By 2009, the last year of per capita GDP numbers provided by the CIA World Factbook, it was little Liechtenstein that was in first place. Oil rich Qatar had returned to second, Luxembourg was third and Norway fourth now 20% ahead of the United States, up from its 7% lead in 2000. The U.S. was now behind Singapore and Kuwait. Liechtenstein was benefitting from politicaland financial stability, low taxes and a growing financial services sector.
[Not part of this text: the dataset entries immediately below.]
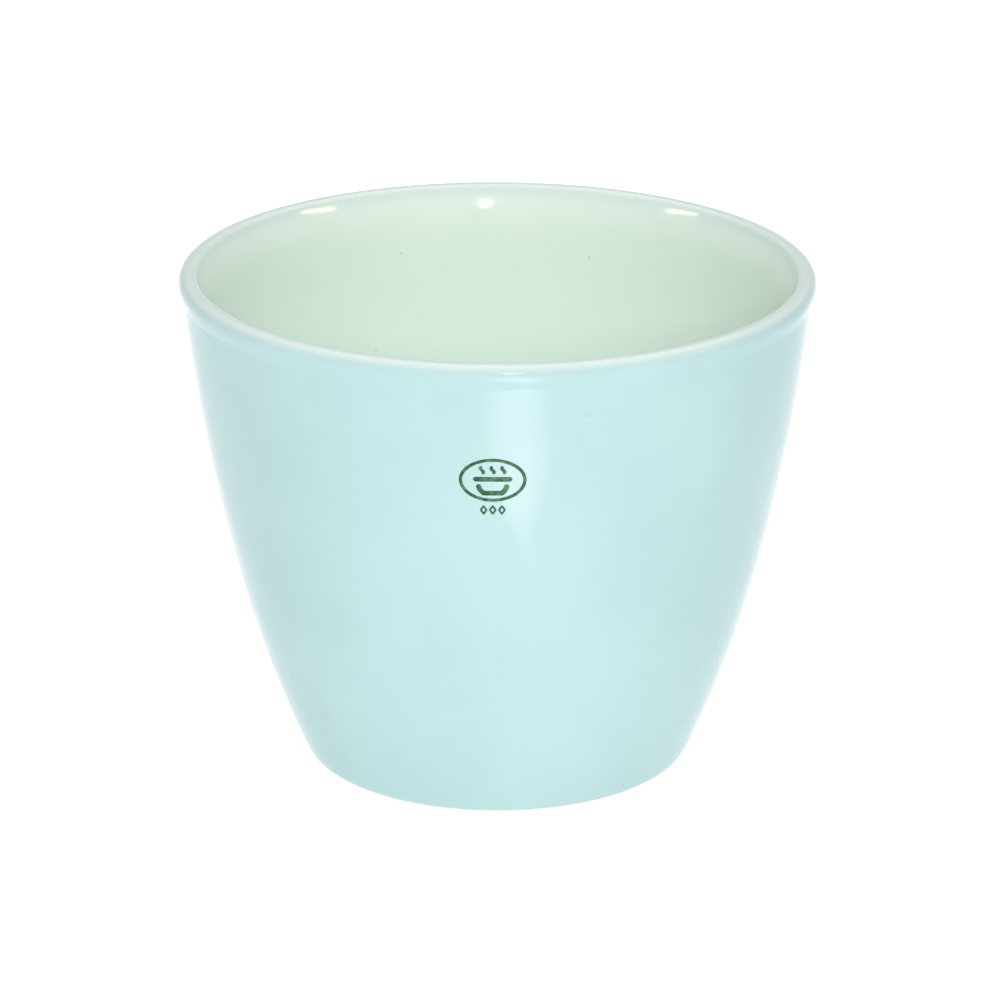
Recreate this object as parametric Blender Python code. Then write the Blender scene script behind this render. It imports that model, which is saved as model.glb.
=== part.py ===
"""Porcelain crucible of the medium form, glazed all over except its foot: one fired piece, open at the top.

Metres, +Z up. The origin is the middle of the circle on which the foot stands.
"""

import math

import bmesh
import bpy

# Driving dimensions.
RIM_DIAMETER = 0.050  # over the swollen lip
HEIGHT = 0.806 * RIM_DIAMETER

# The wall, outside and inside: two long arcs that meet in one tangent.
UPPER_ARC_RADIUS = 0.158
LOWER_ARC_RADIUS = 0.092
ARC_JOIN_HEIGHT = 0.0155

# The outside, from the neck, where the lip begins to swell, down to the foot's round corner.
NECK = (0.0246, HEIGHT - 0.0022)  # radius and height
OUTER_LEAN = math.radians(6.0)  # of the wall from the upright, at the neck
FOOT_CORNER_RADIUS = 0.0018

# The inside. It leans a little more, so that the wall thickens downwards, and it flares at the mouth.
INNER_LEAN = math.radians(6.5)
MOUTH_LEAN = math.radians(22.0)
MOUTH_FLARE_RADIUS = 0.012
FLOOR_THICKNESS = 0.0024
FLOOR_CORNER_RADIUS = 0.0055

# The lip, with a narrow level land on which a lid rests.
LIP_OUTER_ROUND = 0.0007
LIP_INNER_ROUND = 0.0005
LAND_WIDTH = 0.0003

# The underside: a ring to stand on, round a shallow recess.
RECESS_RADIUS = 0.0112
RECESS_DEPTH = 0.0004
RECESS_STEP = 0.0008  # the width of the slope between the ring and the recess

SEGMENTS = 72  # round the axis
PALE_BLUE_GREEN = (0.49, 0.70, 0.68, 1.0)


def arc(centre, radius, start, end, steps):
    """Points (r, z) of a circle's arc, from the angle start to the angle end."""
    points = []
    for i in range(steps + 1):
        angle = start + (end - start) * i / steps
        points.append((centre[0] + radius * math.cos(angle), centre[1] + radius * math.sin(angle)))
    return points


def bowl_curve(neck, lean, floor_height, corner_radius, steps):
    """A bowl's curve from the edge of its floor up to its neck: a corner and two wall arcs, all tangent.

    steps holds the number of steps in the corner, the lower arc and the upper arc.
    """
    upper = (neck[0] - UPPER_ARC_RADIUS * math.cos(lean), neck[1] + UPPER_ARC_RADIUS * math.sin(lean))
    join_lean = math.asin((upper[1] - ARC_JOIN_HEIGHT) / UPPER_ARC_RADIUS)
    shift = UPPER_ARC_RADIUS - LOWER_ARC_RADIUS
    lower = (upper[0] + shift * math.cos(join_lean), upper[1] - shift * math.sin(join_lean))
    corner_height = floor_height + corner_radius
    drop = lower[1] - corner_height
    reach = math.sqrt((LOWER_ARC_RADIUS - corner_radius) ** 2 - drop**2)
    corner = (lower[0] + reach, corner_height)
    corner_lean = math.atan2(drop, reach)
    return (
        arc(corner, corner_radius, -math.pi / 2, -corner_lean, steps[0])
        + arc(lower, LOWER_ARC_RADIUS, -corner_lean, -join_lean, steps[1])[1:]
        + arc(upper, UPPER_ARC_RADIUS, -join_lean, -lean, steps[2])[1:]
    )


def swell(neck, top, lean, steps):
    """The lip's outer side: from the wall's lean at the neck, smoothly out to upright at the widest point."""
    rise = top[1] - neck[1]
    points = []
    for i in range(1, steps):
        t = i / steps
        blend = t * t * (3 - 2 * t)
        run = t * (1 - t) ** 2 * rise * math.tan(lean)
        points.append((neck[0] + (top[0] - neck[0]) * blend + run, neck[1] + rise * t))
    return points


def crucible_profile():
    """The half section, from the middle of the underside out, up, over the lip and down to the floor's middle."""
    lip_radius = RIM_DIAMETER / 2
    land_outer = lip_radius - LIP_OUTER_ROUND
    land_inner = land_outer - LAND_WIDTH
    underside = [(0.0, RECESS_DEPTH), (RECESS_RADIUS, RECESS_DEPTH), (RECESS_RADIUS + RECESS_STEP, 0.0)]
    outer_wall = bowl_curve(NECK, OUTER_LEAN, 0.0, FOOT_CORNER_RADIUS, (4, 4, 6))
    outer_round = arc((land_outer, HEIGHT - LIP_OUTER_ROUND), LIP_OUTER_ROUND, 0.0, math.pi / 2, 4)
    inner_round = arc(
        (land_inner, HEIGHT - LIP_INNER_ROUND), LIP_INNER_ROUND, math.pi / 2, math.pi - MOUTH_LEAN, 3
    )
    mouth_edge = inner_round[-1]
    flare_centre = (
        mouth_edge[0] + MOUTH_FLARE_RADIUS * math.cos(MOUTH_LEAN),
        mouth_edge[1] - MOUTH_FLARE_RADIUS * math.sin(MOUTH_LEAN),
    )
    flare = arc(flare_centre, MOUTH_FLARE_RADIUS, math.pi - MOUTH_LEAN, math.pi - INNER_LEAN, 4)
    inner_wall = bowl_curve(flare[-1], INNER_LEAN, FLOOR_THICKNESS, FLOOR_CORNER_RADIUS, (6, 4, 5))
    return (
        underside
        + outer_wall
        + swell(NECK, outer_round[0], OUTER_LEAN, 4)
        + outer_round
        + inner_round
        + flare[1:]
        + inner_wall[-2::-1]
        + [(0.0, FLOOR_THICKNESS)]
    )


def turn(name, profile):
    """A closed body turned from its half section round the Z axis."""
    shape = bmesh.new()
    section = [shape.verts.new((r, 0.0, z)) for r, z in profile]
    edges = [shape.edges.new(pair) for pair in zip(section, section[1:])]
    bmesh.ops.spin(
        shape,
        geom=section + edges,
        cent=(0, 0, 0),
        axis=(0, 0, 1),
        angle=math.tau,
        steps=SEGMENTS,
        use_merge=True,
    )
    bmesh.ops.remove_doubles(shape, verts=shape.verts[:], dist=1e-6)
    bmesh.ops.recalc_face_normals(shape, faces=shape.faces[:])
    mesh = bpy.data.meshes.new(name)
    shape.to_mesh(mesh)
    shape.free()
    mesh.shade_smooth()
    mesh.set_sharp_from_angle(angle=math.radians(35))
    body = bpy.data.objects.new(name, mesh)
    bpy.context.scene.collection.objects.link(body)
    return body


def glazed_porcelain():
    material = bpy.data.materials.new("glazed_porcelain")
    material.use_nodes = True
    shader = material.node_tree.nodes["Principled BSDF"]
    shader.inputs["Base Color"].default_value = PALE_BLUE_GREEN
    shader.inputs["Roughness"].default_value = 0.15
    shader.inputs["Metallic"].default_value = 0.0
    material.diffuse_color = PALE_BLUE_GREEN
    return material


for old in list(bpy.data.objects):
    bpy.data.objects.remove(old, do_unlink=True)

crucible = turn("crucible_body", crucible_profile())
crucible.data.materials.append(glazed_porcelain())
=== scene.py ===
"""A porcelain crucible: the fired body, its glaze and its small green mark, in the frame's metres."""

import math

import bmesh
import bpy
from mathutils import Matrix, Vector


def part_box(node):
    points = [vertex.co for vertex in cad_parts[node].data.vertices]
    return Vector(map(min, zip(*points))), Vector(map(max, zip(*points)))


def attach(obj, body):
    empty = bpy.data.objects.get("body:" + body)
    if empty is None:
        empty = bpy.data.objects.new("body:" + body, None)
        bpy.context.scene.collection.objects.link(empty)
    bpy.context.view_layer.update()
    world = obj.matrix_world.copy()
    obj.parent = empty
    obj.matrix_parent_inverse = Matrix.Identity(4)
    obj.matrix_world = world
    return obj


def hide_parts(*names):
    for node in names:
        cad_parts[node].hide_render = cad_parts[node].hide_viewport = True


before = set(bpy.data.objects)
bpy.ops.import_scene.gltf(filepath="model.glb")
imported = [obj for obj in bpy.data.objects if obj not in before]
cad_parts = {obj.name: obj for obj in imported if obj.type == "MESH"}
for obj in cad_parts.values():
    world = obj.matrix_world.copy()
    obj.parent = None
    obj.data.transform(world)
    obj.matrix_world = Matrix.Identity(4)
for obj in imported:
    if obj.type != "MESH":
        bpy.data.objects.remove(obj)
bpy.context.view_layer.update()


# --------------------------------------------------------------------------------------------------
# The porcelain body. One cup of hard porcelain, spun in a plaster mould against a template and fired.
# It is bare only underneath, on the ring that it stands on and in the shallow recess inside that ring.
# --------------------------------------------------------------------------------------------------

low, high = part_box("crucible_body")
RIM_RADIUS = (high[0] - low[0]) / 2
HEIGHT = high[2] - low[2]

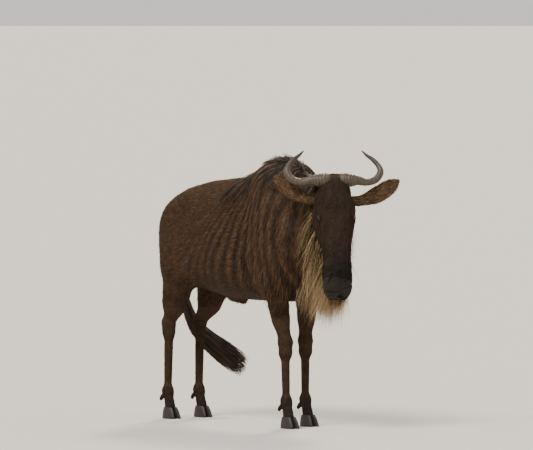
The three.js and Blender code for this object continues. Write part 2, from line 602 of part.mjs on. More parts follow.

In GDP not divided by population size the U.S. was second -- more people, more GDP. The European Union was first and China a distant third and 130th in the world in per capita GDP -- the many people in the countryside reducing China's per capita numbers. But China has been growing annually around 9 percent compared to the U.S. which is just now coming out of negative growth -- a recession -- and in the near future is not expected to do better than 3 percent. The Chinese are investing a good percentage of their wealth at home and abroad and placing themselves for leadership in cutting edge technologies. In world ranking in education the U.S. has been falling behing. Technological leadership in the U.S. is falling back. With economic growth at 3 percent and adequate revenue collection the U.S. government could begin to pay down its debt -- as it was doing after World World War II and into the 1960s. Its ability to return to its position as the most wealthy of nations per person is in doubt, but continuing economic growth is likely to continue and with it prosperity for many.